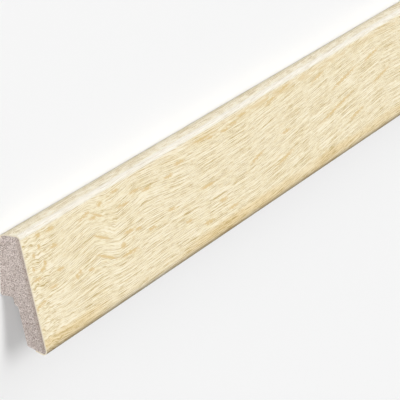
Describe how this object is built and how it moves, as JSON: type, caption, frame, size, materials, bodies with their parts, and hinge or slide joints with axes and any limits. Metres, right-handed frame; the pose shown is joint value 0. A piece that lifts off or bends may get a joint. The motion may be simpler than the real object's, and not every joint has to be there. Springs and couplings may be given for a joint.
{
  "type": "skirting board",
  "caption": "Low foil-wrapped skirting board with a leaning front, an undercut foot and a clip and cable rebate milled along its back.",
  "frame": {"origin": "middle of the length and of the height, on the wall plane that the back of the board lies in", "axes": "+X along the board, +Y towards its top edge, +Z away from the wall. The board is stored lying on its back, so the wall plane is the floor it lies on."},
  "size_m": [2.4, 0.038, 0.016],
  "materials": {
    "fibreboard": "matte",
    "decor": "satin"
  },
  "bodies": {
    "root": {"mdf_core": "fibreboard", "decor_foil": "decor"}
  },
  "joints": []
}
========
TO BE DONE - Extract the full listing above without alteration.

RESPONSE TO THE TASK -
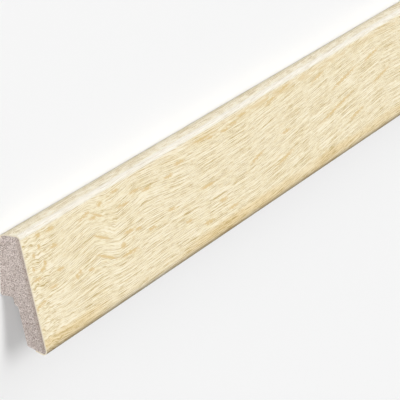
Describe how this object is built and how it moves, as JSON: type, caption, frame, size, materials, bodies with their parts, and hinge or slide joints with axes and any limits. Metres, right-handed frame; the pose shown is joint value 0. A piece that lifts off or bends may get a joint. The motion may be simpler than the real object's, and not every joint has to be there. Springs and couplings may be given for a joint.
{
  "type": "skirting board",
  "caption": "Low foil-wrapped skirting board with a leaning front, an undercut foot and a clip and cable rebate milled along its back.",
  "frame": {"origin": "middle of the length and of the height, on the wall plane that the back of the board lies in", "axes": "+X along the board, +Y towards its top edge, +Z away from the wall. The board is stored lying on its back, so the wall plane is the floor it lies on."},
  "size_m": [2.4, 0.038, 0.016],
  "materials": {
    "fibreboard": "matte",
    "decor": "satin"
  },
  "bodies": {
    "root": {"mdf_core": "fibreboard", "decor_foil": "decor"}
  },
  "joints": []
}